Special attention should be paid to the status of content creators who create, produce and publish content professionally on video-sharing platforms. These creators are considered authors in many EU countries, in addition to qualifying as on-demand audiovisual media services or users of video-sharing platforms. Any clarification of the status of influencers should therefore consider its possible impact on content creators, articulate both statuses, and avoid any negative side effects on content creators who are authors.
The SAA has not identified major problems with the existing geographical definition of European works (Art. 1(1)(n)) but raises two important concerns.
First, co-production mechanisms should not lead to situations where works from third countries, particularly the US, are falsely classified as national works. Second, following the DSM Directive (2019/790) and its Article 18 on appropriate and proportionate remuneration for authors, it is time to introduce a condition that authors’ contracts for the production of works respect European copyright law, in particular the authors’ right to appropriate and proportionate remuneration. In a context where generative AI is spreading in audiovisual production, it would also be important to limit the qualification of European works to human-made works, effectively banning AI-generated content from benefiting from the Directive’s support.
In November 2025, the Commission published a report on the application of Article 33 of the DSA and its interaction with other legal acts, including the AVMSD. The report clarifies some of the links between the two instruments, but there remains a risk that platforms will act in a ‘race to the bottom’ logic, choosing the less burdensome obligation of the two.

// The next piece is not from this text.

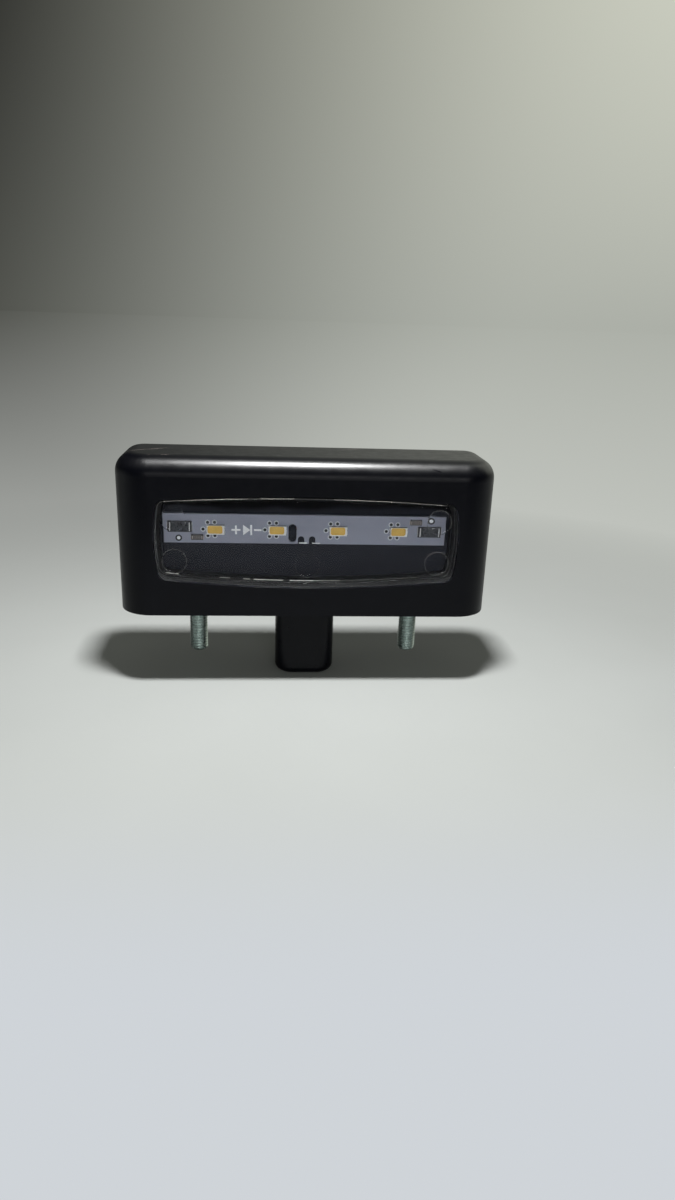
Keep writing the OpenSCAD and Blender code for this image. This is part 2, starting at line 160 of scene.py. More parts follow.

If the AVMSD is reopened: amendments should include cross-references to the DSA where there is an interplay, especially where a higher standard of protection applies.
If the AVMSD is not reopened: guidelines should be used to clarify the interplay, building on what the Commission has already done in the November 2025 report.
The Commission asked whether the Directive has effectively protected viewers against inappropriate, hidden or excessive audiovisual commercial communications. The SAA is in favour of maintaining the current rules. However, the SAA is concerned about the lack of transparency of distribution agreements between broadcasters and streaming services or video-sharing platforms, and their possible impact not only on advertising revenue-sharing but also on quota reporting. Clear transparency rules are needed.
While current provisions have been effective in promoting European works, market, technological and geopolitical developments require stronger measures. The SAA identifies five priority areas for reform:
According to the European Audiovisual Observatory, 32% of works in VOD catalogues across the EU were of European origin in 2025, against 48% for US works. The share varies significantly across Member States: France (45%), Germany (41%) and Austria (39%) are above average, while Bulgaria, Estonia, Greece, Hungary and others remain below 30%.
The streaming business model increasingly resembles that of broadcasters. Maintaining the current gap between on-demand services (30%) and broadcasters (50%) would be anachronistic at a time when online distribution is dominating the audiovisual market. Compliance would also improve if VOD services were required to report individually in each country of operation.
The quota of European works for on-demand services does not exclude certain types of programmes, unlike the broadcaster quota, which excludes news, sports events, games, advertising, teletext services and teleshopping. The business models of on-demand services now include more non-scripted content. Aligning the VOD quota with the broadcaster quota would help create a level playing field for all operators.
Attention is not neutral, it is engineered by interface design, algorithms and marketing. While ensuring the prominence of European works is already an obligation, the Directive currently does not mandate any specific measures to achieve it. Some Member States have implemented dedicated sections, search filters and promotional banners. Based on performance assessments of the most used measures, the Directive should stipulate mandatory measures ensuring the prominence and discoverability of European works.
Most EU Member States have now implemented financial obligations, and the measure continues to attract new Member States despite legal challenges from streamers. On 26 March 2026, the Belgian Constitutional Court ruled largely in favour of Belgium’s mandatory contribution scheme, rejecting most of Netflix’s criticisms. International streamers favour voluntary mechanisms, but these lack the stability required to build local ecosystems and are extremely opaque, neither the investments covered nor compliance monitoring are clear.
The SAA believes that media service providers should be required to contribute financially to the production of European works in all Member States. It should remain up to each Member State to choose the type of obligation (direct contribution, levy to a fund, or a combination), ensuring a level playing field while allowing flexibility to adapt to local market conditions.
Bad contractual practices for authors remain commonplace in the audiovisual sector. The DSM Directive (EU 2019/790) established the principle of fair and proportionate remuneration for authors and performers (Art. 18). This principle should now be reflected in the AVMSD: the Directive should only support and promote European works that respect it. Such a cross-reference would improve complementarity and synergies with the legal framework established since the last AVMSD revision in 2018.